Alternative Mutual Funds Grow, But Beware Short Track Records

Alternative investment mutual funds have seen double-digit growth in net new flows over the last five years, far better than any other asset class, according to Morningstar. So it's little surprise the number of funds boasting "alternative investment" strategies has skyrocketed. Advisors and investors need to undersand that their short track records make them difficult to judge, said Josh Charlson, Morningstar’s director of alternative funds research.

Morningstar typically won’t cover a fund without a three-year track record. “We don’t have that luxury in the alternatives space,” Charlson said, during a roundtable discussion organized by Fidelity Institutional. But the company will cover an alternative fund if it’s older than one year.

“We have to be cautious, to be honest,” he added.

Morningstar will often look at the track record of a similar fund for confidence. The company may also judge an alternative fund based on the verifiable history of the manager.

In 2013, liquid alternatives accounted for 22 percent of long-term mutual fund flows at Fidelity Institutional. If you look at all flows into alternative funds last year, non-traditional bond funds had the biggest inflows because of fixed income concerns over the next five years, Charlson said. Multi-strategy funds also accounted for a lot of the growth last year.

Larry Restieri, co-head of the alternative capital markets group at Goldman Sachs Asset Management, said now is the right time to be in alternatives, given forward-looking projections for the stock and bond markets. Equities have had an incredible run over the last year, but that likely won’t continue. Long-term, equities are fairly valued.
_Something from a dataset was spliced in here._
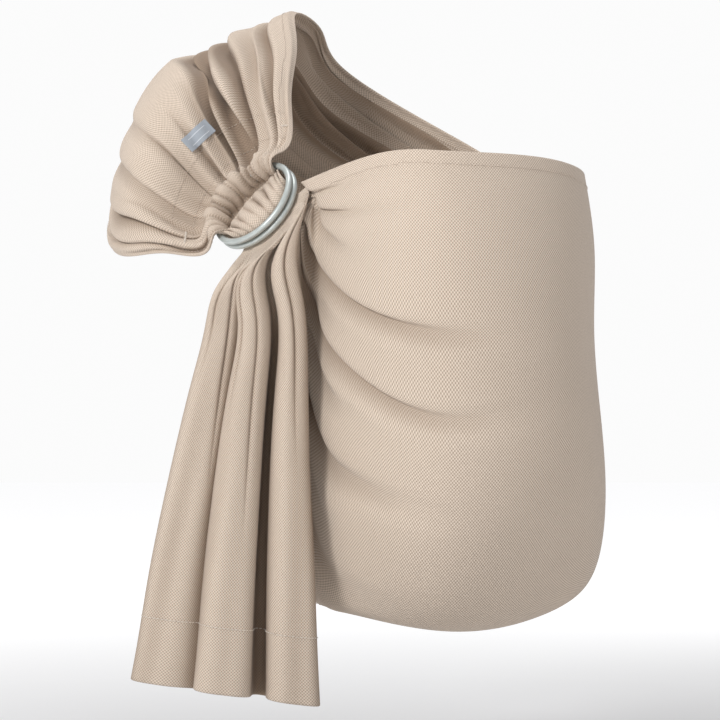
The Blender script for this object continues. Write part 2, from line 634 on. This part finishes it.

Goldman also believes that in the near to medium-term, interest rates will rise, with the possibility that fixed income returns will turn negative in the medium-term, Restieri said.

Matthew Brown, co-founder and CEO of CAIS, said many firms in the wealth management space don’t have the culture of or resources for the proper due diligence on alternatives managers—not to the extent that institutional investors have.

Compared to long-only funds, due diligence on alternative funds involves an ongoing relationship between the advisor and the manager, Brown added. Funds and strategies change over time.

“The monitoring and ongoing due diligence framework of the fund or product is really the framework,” Brown said. “It’s not just a one-time deal.”

Goldman Sachs’ investment committee looks closely at a manager’s operational aspects—which Restieri says is key to the due diligence process. A lot of the hedge fund blow-ups were related to back-office issues.